Everything in the listing below from the line containing "clear_scene()" through the line containing "for node in" should be repeated exactly; leave out every other line.

☆ ☆ ☆ ☆

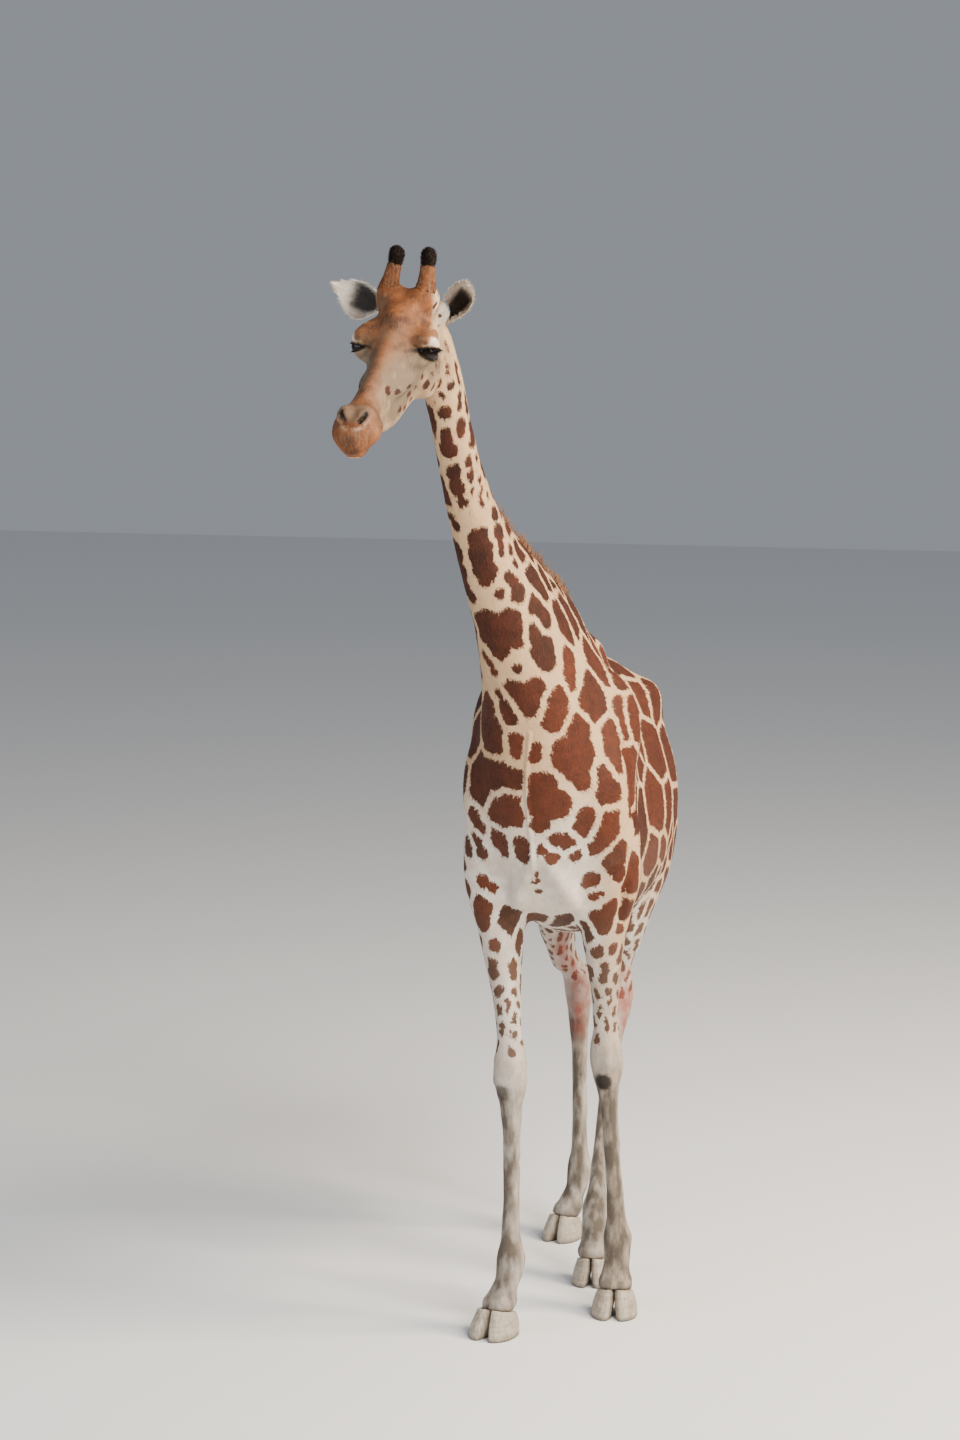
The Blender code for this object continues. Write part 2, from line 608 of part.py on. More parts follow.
def make_head():
    pieces = [loft("skull", [head_ring(Head(*r)) for r in curve_through(HEAD, 4)])]
    for i, (centre, radii) in enumerate(HEAD_SWELLINGS):
        for side in (1, -1):
            place = (centre[0], centre[1] * side, centre[2])
            pieces.append(ellipsoid(f"head_swelling_{i}_{side}", place, radii))
    for i, (centre, radii) in enumerate(HEAD_MIDLINE_SWELLINGS):
        pieces.append(ellipsoid(f"head_middle_{i}", centre, radii))
    return placed(merged("head", pieces, HEAD_VOXEL, 12, HEAD_TRIANGLES))


def ear_blade(ear):
    """A leaf-shaped cup: narrow and rolled at the root, open in the middle, pointed at the tip."""
    forward = ear.along.normalized()
    facing = (ear.faces - forward * ear.faces.dot(forward)).normalized()
    across = forward.cross(facing)
    rings = []
    for t, width, curl in EAR_PROFILE:
        radius = EAR_HALF_WIDTH * width / math.sin(min(curl, math.pi / 2))
        spot = ear.root + forward * (EAR_LENGTH * t)
        ring = []
        steps = range(-EAR_STEPS, EAR_STEPS + 1)
        for thickness, order in ((0.0, steps), (EAR_THICKNESS, reversed(steps))):
            for k in order:
                a = curl * k / EAR_STEPS
                reach = radius - thickness * (1 - 0.7 * abs(k) / EAR_STEPS)
                ring.append(spot + across * (reach * math.sin(a)) - facing * (reach * math.cos(a)))
        rings.append(ring)
    return rings


def make_head_nodes(head, body_whole):
    matrix = head_matrix()
    for side, tag in ((1, "left"), (-1, "right")):
        centre = Vector((EYE.x, EYE.y * side, EYE.z))
        eye = placed(ellipsoid("eyeball", centre, (EYE_RADIUS,) * 3, segments=EYE_SIDES))
        socket = placed(ellipsoid("socket", centre, (EYE_RADIUS + GAP * 3,) * 3, segments=EYE_SIDES))
        head = boolean(head, socket, "DIFFERENCE", "head_socketed")
        node("eye_" + tag, eye, "eye_dark")
        root = Vector((OSSICONE_ROOT.x, OSSICONE_ROOT.y * side, OSSICONE_ROOT.z))
        lean = OSSICONE_LEANS[tag].normalized() * OSSICONE_LENGTH
        stem, tuft = (placed(tube(piece, [root + lean * t for t, _ in rows],
                                  [OSSICONE_RADIUS * r for _, r in rows]))
                      for piece, rows in (("stem", OSSICONE_STEM), ("tuft", OSSICONE_TUFT)))
        head_room = grown(head, GAP, "head_room")
        stem = largest_piece(boolean(stem, head_room, "DIFFERENCE", "stem_cut"), "stem")
        stem = boolean(stem, grown(tuft, GAP, "tuft_room"), "DIFFERENCE", "stem_cut")
        node("ossicone_" + tag, stem, "coat_brown")
        node("ossicone_tuft_" + tag, tuft, "black_hair")
        ear = placed(loft("ear", ear_blade(EARS["ear_" + tag])))
        ear = boolean(ear, head_room, "DIFFERENCE", "ear_cut")
        ear = boolean(ear, grown(body_whole, GAP, "body_room"), "DIFFERENCE", "ear_cut")
        node("ear_" + tag, largest_piece(ear, "ear_whole"), "coat_cream")
    node("head", largest_piece(head, "head_whole"), "coat_brown")


# ------------------------------------------------------------------ mane and tail
def make_mane(body, head):
    """The short upright crest from poll to withers, a thin blade sunk in the neck."""
    rows = [Spine(*r) for r in curve_through(SPINE[MANE_FIRST_SECTION:-1], 2)]
    lines = [Vector((r.x, r.back_y, r.back_z)) for r in rows]
    rings = []
    for i, (row, top) in enumerate(zip(rows, lines)):
        way = (lines[min(i + 1, len(lines) - 1)] - lines[max(i - 1, 0)]).normalized()
        out = way.cross(Vector((1.0, 0.0, 0.0))).normalized()
        out = out if out.z > 0 else -out
        t = i / (len(rows) - 1)
        height = MANE_HEIGHT * min(1.0, 1.9 * (1.0 - t) + 0.15, 0.15 + 1.5 * t)
        ring = []
        for a in turns(MANE_SIDES):
            lift = (height if math.cos(a) > 0 else MANE_ROOT) * math.cos(a)
            ring.append(top + out * lift + Vector((MANE_HALF_WIDTH * math.sin(a), 0.0, 0.0)))
        rings.append(ring)
    crest = loft("crest", rings)
    crest = boolean(crest, grown(body, GAP, "body_room"), "DIFFERENCE", "crest_cut")
    crest = boolean(crest, grown(head, GAP, "head_room"), "DIFFERENCE", "crest_cut")
    node("mane", largest_piece(crest, "mane_whole"), "mane_hair")


def make_tail(body):
    core = tube("tail_core", TAIL_LINE, TAIL_RADII)
    tuft = tube("tail_hair", TAIL_TUFT_LINE, TAIL_TUFT_RADII)
    core = boolean(core, grown(body, GAP, "body_room"), "DIFFERENCE", "tail_cut")
    core = boolean(core, grown(tuft, GAP, "hair_room"), "DIFFERENCE", "tail_cut")
    node("tail", largest_piece(core, "tail_whole"), "coat_brown")
    node("tail_tuft", tuft, "black_hair")


def stand_at_origin():
    """Moves everything so that the origin is under the middle of the bounding box, on the floor."""
    corners = [v.co for made in GIRAFFE.objects for v in made.data.vertices]
    low = [min(c[i] for c in corners) for i in range(3)]
    high = [max(c[i] for c in corners) for i in range(3)]
    shift = Vector((-(low[0] + high[0]) / 2, -(low[1] + high[1]) / 2, -low[2]))
    for made in GIRAFFE.objects:
        made.data.transform(Matrix.Translation(shift))


clear_scene()
GIRAFFE = new_collection("reticulated_giraffe")
WORKSHOP = new_collection("workshop")
whole_body = make_body()
whole_head = make_head()
part_body(whole_body, whole_head)
make_mane(whole_body, whole_head)
make_tail(whole_body)
make_head_nodes(whole_head, whole_body)
stand_at_origin()
for scrap in list(WORKSHOP.objects):
    bpy.data.objects.remove(scrap, do_unlink=True)
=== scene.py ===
import math

import bpy
import numpy as np
from mathutils import Matrix, Vector
from mathutils.bvhtree import BVHTree


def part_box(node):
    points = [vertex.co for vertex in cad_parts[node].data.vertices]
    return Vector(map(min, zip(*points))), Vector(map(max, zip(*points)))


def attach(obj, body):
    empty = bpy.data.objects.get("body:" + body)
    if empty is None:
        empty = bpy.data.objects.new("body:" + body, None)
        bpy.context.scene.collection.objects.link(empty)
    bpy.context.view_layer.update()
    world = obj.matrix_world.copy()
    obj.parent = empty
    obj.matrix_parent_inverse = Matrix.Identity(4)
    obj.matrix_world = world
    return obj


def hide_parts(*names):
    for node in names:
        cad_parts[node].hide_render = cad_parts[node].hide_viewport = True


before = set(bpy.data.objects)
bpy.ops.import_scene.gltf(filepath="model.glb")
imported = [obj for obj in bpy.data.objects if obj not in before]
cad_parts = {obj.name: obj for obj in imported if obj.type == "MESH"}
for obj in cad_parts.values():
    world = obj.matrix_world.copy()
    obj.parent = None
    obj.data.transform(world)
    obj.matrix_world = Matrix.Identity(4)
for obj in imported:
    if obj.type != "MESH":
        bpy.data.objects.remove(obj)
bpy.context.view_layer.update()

# ---------------------------------------------------------------- the hide, one unbroken skin
# Tanned hide stretched over the whole body, head and legs. It is made from the flesh solids grown
# into one, smoothed, and sunk below their surface by the depth of the coat that lies on it.
LIMBS = [f"{end}_{side}" for end in ("fore", "hind") for side in ("left", "right")]
FLESH = ["head", "neck_upper", "neck_lower", "trunk", "tail"]
FLESH += [f"{limb}_{part}" for limb in LIMBS for part in ("upper", "lower")]
OVERLAP = 0.0008  # each solid grows by this, so that neighbours meet
HIDE_VOXEL = 0.0120
COAT_DEPTH = 0.0030


def pick(*objects):
    bpy.ops.object.select_all(action="DESELECT")
    for each in objects:
        each.select_set(True)
    bpy.context.view_layer.objects.active = objects[0]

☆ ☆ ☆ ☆

Full answer
clear_scene()
GIRAFFE = new_collection("reticulated_giraffe")
WORKSHOP = new_collection("workshop")
whole_body = make_body()
whole_head = make_head()
part_body(whole_body, whole_head)
make_mane(whole_body, whole_head)
make_tail(whole_body)
make_head_nodes(whole_head, whole_body)
stand_at_origin()
for scrap in list(WORKSHOP.objects):
    bpy.data.objects.remove(scrap, do_unlink=True)
=== scene.py ===
import math

import bpy
import numpy as np
from mathutils import Matrix, Vector
from mathutils.bvhtree import BVHTree


def part_box(node):
    points = [vertex.co for vertex in cad_parts[node].data.vertices]
    return Vector(map(min, zip(*points))), Vector(map(max, zip(*points)))


def attach(obj, body):
    empty = bpy.data.objects.get("body:" + body)
    if empty is None:
        empty = bpy.data.objects.new("body:" + body, None)
        bpy.context.scene.collection.objects.link(empty)
    bpy.context.view_layer.update()
    world = obj.matrix_world.copy()
    obj.parent = empty
    obj.matrix_parent_inverse = Matrix.Identity(4)
    obj.matrix_world = world
    return obj


def hide_parts(*names):
    for node in names:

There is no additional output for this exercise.